NJIT Ranked 11th in Nation for Graduating African Americans

NJIT ranked eleventh in the nation for conferring bachelor’s degrees in engineering to African Americans, according to Diverse: Issues in Higher Education (formerly Black Issues in Higher Education).  NJIT graduated 48 African-American undergraduate engineers in the 2008-2009 academic year—a 50 percent increase from the previous academic year.

“NJIT has been repeatedly recognized for being in the top 10 percent in the nation for awarding baccalaureate degrees to minority and African-American engineers,” said Joel S. Bloom, EdD, vice president for academic affairs and student services and dean of the Dorman Honors College at NJIT. “Historically, NJIT's commitment has included academic programs, services, financial support and a climate conducive to enrolling and graduating minority students,” added Bloom. “All of this produces results, and it’s great for the university to be recognized for its hard work and commitment.”

NJIT was cited in other key categories. NJIT ranked 16th nationally for conferring undergraduate engineering degrees to Hispanics; 8th for awarding computer and information science and support service degrees to Asian Americans; 13th for awarding these degrees to minorities in general and 19th overall for granting undergraduate engineering degrees to minorities.

Two programs have helped the university achieve these national rankings, said Bloom. NJIT’s Center for Pre-College programs, which offers classes to fourth through 12th graders, particularly minorities, is the pipeline that cultivates early student interest in science, math, engineering and technology. Second, NJIT’s Educational Opportunity Program (EOP) allows NJIT to remain a top opportunity school due to the counseling, tutoring and scholarships that EOP offers its students. The program is so successful that Laurence Howell, executive director of EOP, was named minority-engineering program director of the year (2004) by the National Society of Black Engineers. That same year, Howell was also named chairman of the board of directors of the National Association of Minority Engineering Programs Administrators.

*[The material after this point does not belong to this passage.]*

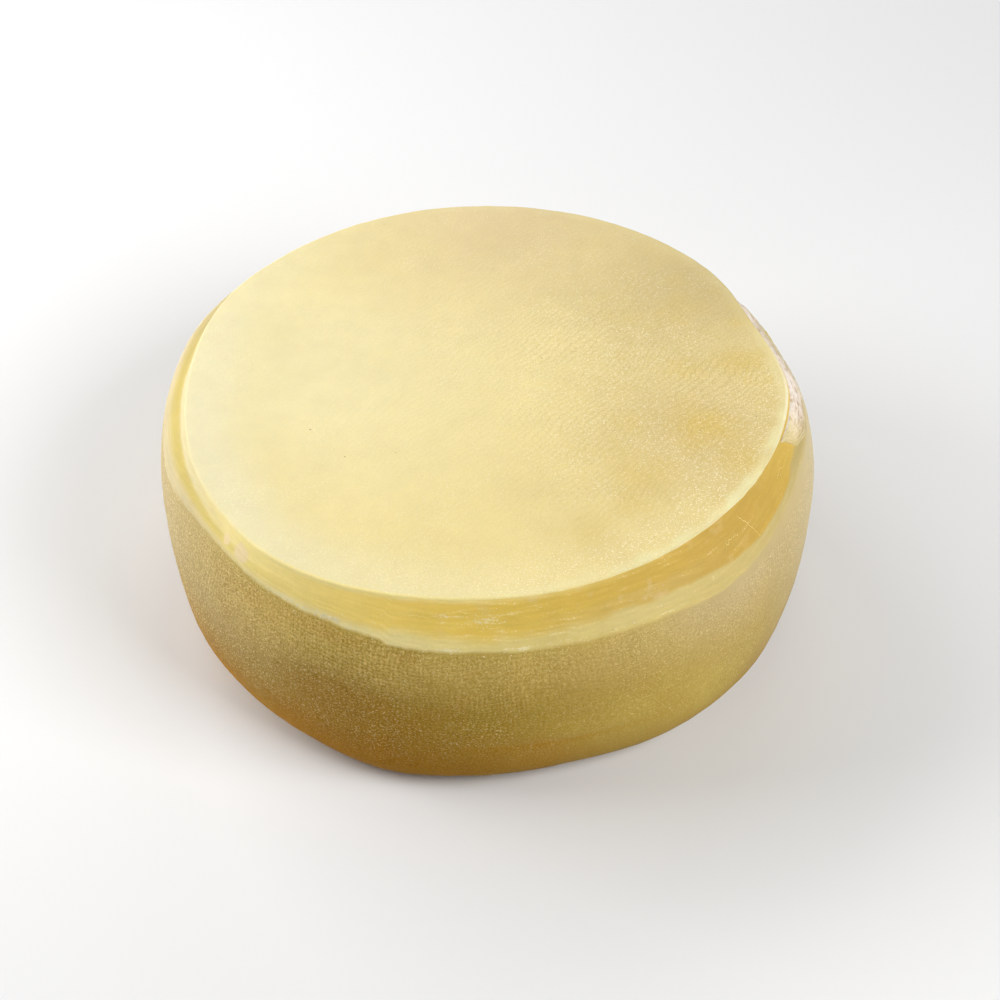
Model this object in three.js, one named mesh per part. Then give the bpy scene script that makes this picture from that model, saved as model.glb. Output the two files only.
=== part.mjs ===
// A whole wheel of hard cheese, pressed in a cloth-lined mould, with a knife-trimmed band round the top edge.
// Millimetres, +Z up. The wheel stands on its flat base at z = 0.
// Azimuths are in degrees about +Z, counted from +X towards +Y, so the front is at 270.

import * as THREE from 'three';

// Size of the whole
const WHEEL_RADIUS = 150;
const WHEEL_HEIGHT = 110;

// Side: a belly that draws in towards the base and towards the shoulder
const BELLY_HEIGHT = 60;
const SHOULDER_HEIGHT = 98;
const BASE_DRAW_IN = 8.2;
const BASE_DRAW_IN_POWER = 2.5;
const SHOULDER_DRAW_IN = 6.6;
const BASE_ROUND = 14;

// Trimmed band: from the rim on the side over a crowned shoulder to a groove, then up a steep cut
const TOP_EDGE_RADIUS = 134;
const RIM_HEIGHT = 90.5;
const GROOVE_OUT = 3.6;
const GROOVE_DEPTH = 10.5;
const SHOULDER_CROWN = 0.4;

// Colour of the pale rind
const CHEESE_COLOUR = 0xe8cf86;

// Resolution of the surface
const SEGMENTS = 96;
const BASE_ROUND_RINGS = 5;
const SIDE_RINGS = 9;
const SHOULDER_RINGS = 4;
const CUT_RINGS = 2;

// Slow swells and hollows of the hand-made shape. Each is centred on an azimuth and fades with its spread.
const TOP_EDGE_SWELLS = [
  { azimuth: 232, spread: 20, amount: 6.8 },
  { azimuth: 312, spread: 18, amount: -2.8 },
  { azimuth: 358, spread: 6, amount: 1.2 },
  { azimuth: 20, spread: 9, amount: -4.0 },
  { azimuth: 154, spread: 11, amount: 2.3 },
  { azimuth: 172, spread: 14, amount: -1.4 },
];
const RIM_HEIGHT_SWELLS = [
  { azimuth: 150, spread: 17, amount: 6.0 },
  { azimuth: 191, spread: 8, amount: -5.0 },
  { azimuth: 216, spread: 13, amount: 7.2 },
  { azimuth: 243, spread: 8, amount: 2.0 },
  { azimuth: 262, spread: 9, amount: -0.4 },
  { azimuth: 286, spread: 12, amount: 1.4 },
  { azimuth: 316, spread: 8, amount: -3.5 },
  { azimuth: 350, spread: 16, amount: 8.5 },
];
const GROOVE_OUT_SWELLS = [
  { azimuth: 190, spread: 40, amount: -1.2 },
  { azimuth: 335, spread: 18, amount: 3.0 },
];
const GROOVE_DEPTH_SWELLS = [
  { azimuth: 190, spread: 45, amount: -4.0 },
  { azimuth: 335, spread: 18, amount: -2.0 },
];
const SHOULDER_CROWN_SWELLS = [
  { azimuth: 165, spread: 40, amount: 1.4 },
];
const WHOLE_SIDE_SWELLS = [
  { azimuth: 155, spread: 16, amount: 2.4 },
  { azimuth: 190, spread: 16, amount: -1.9 },
];
const LOW_SIDE_SWELLS = [
  { azimuth: 226, spread: 13, amount: -1.1 },
  { azimuth: 252, spread: 7, amount: 2.1 },
  { azimuth: 285, spread: 11, amount: -3.0 },
  { azimuth: 318, spread: 14, amount: 0.5 },
];
const HIGH_SIDE_SWELLS = [
  { azimuth: 14, spread: 8, amount: -2.7 },
];

// Smallest turn from one azimuth to another, between -180 and 180 degrees
function turnBetween(from, to) {
  return THREE.MathUtils.euclideanModulo(to - from + 180, 360) - 180;
}

// Sum of a list of swells at one azimuth
function swell(list, azimuth) {
  let sum = 0;
  for (const { azimuth: centre, spread, amount } of list) {
    const turn = turnBetween(centre, azimuth) / spread;
    sum += amount * Math.exp(-0.5 * turn * turn);
  }
  return sum;
}

// Radius of the side at an azimuth and a height
function sideRadius(azimuth, height) {
  const below = Math.max(BELLY_HEIGHT - height, 0) / BELLY_HEIGHT;
  const above = Math.max(height - BELLY_HEIGHT, 0) / (SHOULDER_HEIGHT - BELLY_HEIGHT);
  const inRound = 1 - Math.min(height / BASE_ROUND, 1);
  const roundLoss = BASE_ROUND * (1 - Math.sqrt(1 - inRound * inRound));
  const drawIn = BASE_DRAW_IN * below ** BASE_DRAW_IN_POWER + SHOULDER_DRAW_IN * above * above;
  const low = THREE.MathUtils.smoothstep(below, 0, 1);
  const high = THREE.MathUtils.smoothstep(above, 0, 1);
  return WHEEL_RADIUS - drawIn - roundLoss
    + swell(WHOLE_SIDE_SWELLS, azimuth)
    + low * swell(LOW_SIDE_SWELLS, azimuth)
    + high * swell(HIGH_SIDE_SWELLS, azimuth);
}

// Section of the wheel at one azimuth: radius and height pairs from the base up to the top edge
function section(azimuth) {
  const rimHeight = RIM_HEIGHT + swell(RIM_HEIGHT_SWELLS, azimuth);
  const rimRadius = sideRadius(azimuth, rimHeight);
  const edgeRadius = TOP_EDGE_RADIUS + swell(TOP_EDGE_SWELLS, azimuth);
  const grooveRadius = edgeRadius + GROOVE_OUT + swell(GROOVE_OUT_SWELLS, azimuth);
  const grooveHeight = WHEEL_HEIGHT - GROOVE_DEPTH - swell(GROOVE_DEPTH_SWELLS, azimuth);
  const crown = SHOULDER_CROWN + swell(SHOULDER_CROWN_SWELLS, azimuth);
  const points = [];
  for (let step = 0; step < BASE_ROUND_RINGS; step += 1) {
    const height = BASE_ROUND * (1 - Math.cos((step / BASE_ROUND_RINGS) * (Math.PI / 2)));
    points.push([sideRadius(azimuth, height), height]);
  }
  for (let step = 0; step < SIDE_RINGS; step += 1) {
    const height = THREE.MathUtils.lerp(BASE_ROUND, rimHeight, step / SIDE_RINGS);
    points.push([sideRadius(azimuth, height), height]);
  }
  // The shoulder is a straight line from rim to groove, raised along its normal into a crown
  const run = grooveRadius - rimRadius;
  const rise = grooveHeight - rimHeight;
  const slant = Math.hypot(run, rise);
  for (let step = 0; step < SHOULDER_RINGS; step += 1) {
    const along = step / SHOULDER_RINGS;
    const raised = crown * Math.sin(Math.PI * along);
    points.push([
      rimRadius + run * along + (raised * rise) / slant,
      rimHeight + rise * along - (raised * run) / slant,
    ]);
  }
  for (let step = 0; step <= CUT_RINGS; step += 1) {
    const along = step / CUT_RINGS;
    points.push([
      THREE.MathUtils.lerp(grooveRadius, edgeRadius, along),
      THREE.MathUtils.lerp(grooveHeight, WHEEL_HEIGHT, along),
    ]);
  }
  return points;
}

// The lathe gives the closed skin of rings, and each of its points then takes its own azimuth's section
function wheelGeometry() {
  const firstSection = section(0);
  const profile = [
    new THREE.Vector2(0, 0),
    ...firstSection.map(([radius, height]) => new THREE.Vector2(radius, height)),
    new THREE.Vector2(0, WHEEL_HEIGHT),
  ];
  const geometry = new THREE.LatheGeometry(profile, SEGMENTS);
  const { position, uv } = geometry.attributes;
  const lastRing = profile.length - 1;
  for (let index = 0; index < position.count; index += 1) {
    const turn = Math.round(uv.getX(index) * SEGMENTS) % SEGMENTS;
    const ring = Math.round(uv.getY(index) * lastRing);
    const azimuth = (turn * 360) / SEGMENTS;
    const angle = THREE.MathUtils.degToRad(azimuth);
    let radius = 0;
    let height = profile[ring].y;
    if (ring > 0 && ring < lastRing) {
      [radius, height] = section(azimuth)[ring - 1];
    }
    position.setXYZ(index, radius * Math.cos(angle), radius * Math.sin(angle), height);
  }
  centreOnOutline(geometry);
  return geometry;
}

// The swells shift the outline off its axis a little, so the wheel is centred on its own outline
function centreOnOutline(geometry) {
  geometry.computeBoundingBox();
  const middle = geometry.boundingBox.getCenter(new THREE.Vector3());
  geometry.translate(-middle.x, -middle.y, 0);
  geometry.computeVertexNormals();
}

const cheese = new THREE.MeshStandardMaterial({ color: CHEESE_COLOUR, roughness: 0.6, metalness: 0 });
const wheel = new THREE.Mesh(wheelGeometry(), cheese);
wheel.name = 'cheese_wheel';

const part = new THREE.Group();
part.name = 'whole_cheese_wheel';
part.add(wheel);

export default part;
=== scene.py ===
"""A whole wheel of pale hard cheese: a cloth-marked top and side, and a knife-trimmed band round the edge."""

import math

import bmesh
import bpy
import numpy as np
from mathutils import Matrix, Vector


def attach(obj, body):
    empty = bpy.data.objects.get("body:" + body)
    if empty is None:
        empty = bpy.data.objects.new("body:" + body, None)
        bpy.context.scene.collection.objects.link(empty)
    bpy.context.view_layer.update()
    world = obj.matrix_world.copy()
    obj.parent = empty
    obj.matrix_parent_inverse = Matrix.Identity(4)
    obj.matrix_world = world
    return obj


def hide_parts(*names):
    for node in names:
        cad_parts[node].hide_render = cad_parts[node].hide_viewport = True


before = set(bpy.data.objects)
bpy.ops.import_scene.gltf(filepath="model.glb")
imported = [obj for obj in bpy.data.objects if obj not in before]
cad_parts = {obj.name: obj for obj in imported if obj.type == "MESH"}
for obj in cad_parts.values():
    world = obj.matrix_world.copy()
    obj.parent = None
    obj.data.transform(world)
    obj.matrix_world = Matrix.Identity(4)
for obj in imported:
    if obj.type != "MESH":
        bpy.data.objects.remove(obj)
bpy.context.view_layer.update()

SEED = 41
MM = 0.001

# Size of the whole, in millimetres
WHEEL_RADIUS = 150
WHEEL_HEIGHT = 110

# Side
BELLY_HEIGHT = 60
SHOULDER_HEIGHT = 98
BASE_DRAW_IN = 8.2
BASE_DRAW_IN_POWER = 2.5
SHOULDER_DRAW_IN = 6.6
BASE_ROUND = 14

# Trimmed band: from the rim on the side over a crowned shoulder to a groove, then up a steep cut
TOP_EDGE_RADIUS = 134
RIM_HEIGHT = 90.5
GROOVE_OUT = 3.6
GROOVE_DEPTH = 10.5
SHOULDER_CROWN = 0.4
EDGE_FILLET = 0.8
GROOVE_SOFTENING = 10

# Slow swells and hollows: azimuth in degrees from +X towards +Y, spread in degrees, amount in millimetres
TOP_EDGE_SWELLS = (
    (232, 20, 6.8),
    (312, 18, -2.8),
    (358, 6, 1.2),
    (20, 9, -4),
    (154, 11, 2.3),
    (172, 14, -1.4),
)
RIM_HEIGHT_SWELLS = (
    (150, 17, 6),
    (191, 8, -5),
    (216, 13, 7.2),
    (243, 8, 2),
    (262, 9, -0.4),
    (286, 12, 1.4),
    (316, 8, -3.5),
    (350, 16, 8.5),
)
GROOVE_OUT_SWELLS = ((190, 40, -1.2), (335, 18, 3))
GROOVE_DEPTH_SWELLS = ((190, 45, -4), (335, 18, -2))
SHOULDER_CROWN_SWELLS = ((165, 40, 1.4),)
WHOLE_SIDE_SWELLS = ((155, 16, 2.4), (190, 16, -1.9))
LOW_SIDE_SWELLS = ((226, 13, -1.1), (252, 7, 2.1), (285, 11, -3), (318, 14, 0.5))
HIGH_SIDE_SWELLS = ((14, 8, -2.7),)

# Resolution of the skin
COLUMNS = 800
BASE_RING_SHARES = (0.35, 0.7, 0.9)
ROUND_RINGS = 9
SIDE_RINGS = 42
SHOULDER_RINGS = 20
CUT_RINGS = 14
FILLET_RINGS = 3
MARGIN_STEPS = (0.9, 1.8, 3, 4.4, 6.2, 8.5, 12, 16)
TOP_RINGS = 16

# Cloth fold down the front of the side, and the crease over the smooth foot strip
FOLD_AZIMUTH = 252.6
FOLD_WIDTH = 0.9
FOLD_HEIGHT = 1.1
CREASE_HEIGHT = 33
CREASE_AZIMUTH = 281
CREASE_SPREAD = 13
CREASE_DEPTH = 0.5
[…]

A new accolade will be received next month when the National Action Council for Minorities in Engineering (NACME) will present NJIT with its Rising University Star Award at its 35th anniversary awards dinner and celebration dinner.

More than 500 leaders from industry, academia, government, universities, foundations, and other organizations from across the country are expected to attend this premier, black-tie event. Since 1985, NACME has supported NJIT in preparing EOP students through five scholarship and grant programs. To date, more than 400 NJIT students and alumni have been the beneficiaries.

NJIT, New Jersey's science and technology university, enrolls approximately 10,000 students pursuing bachelor's, master's and doctoral degrees in 120 programs. The university consists of six colleges: Newark College of Engineering, College of Architecture and Design, College of Science and Liberal Arts, School of Management, College of Computing Sciences and Albert Dorman Honors College. U.S. News & World Report's 2012 Annual Guide to America's Best Colleges ranked NJIT in the top tier of national research universities. NJIT is internationally recognized for being at the edge in knowledge in architecture, applied mathematics, wireless communications and networking, solar physics, advanced engineered particulate materials, nanotechnology, neural engineering and e-learning. Many courses and certificate programs, as well as graduate degrees, are available online through the Division of Continuing Professional Education.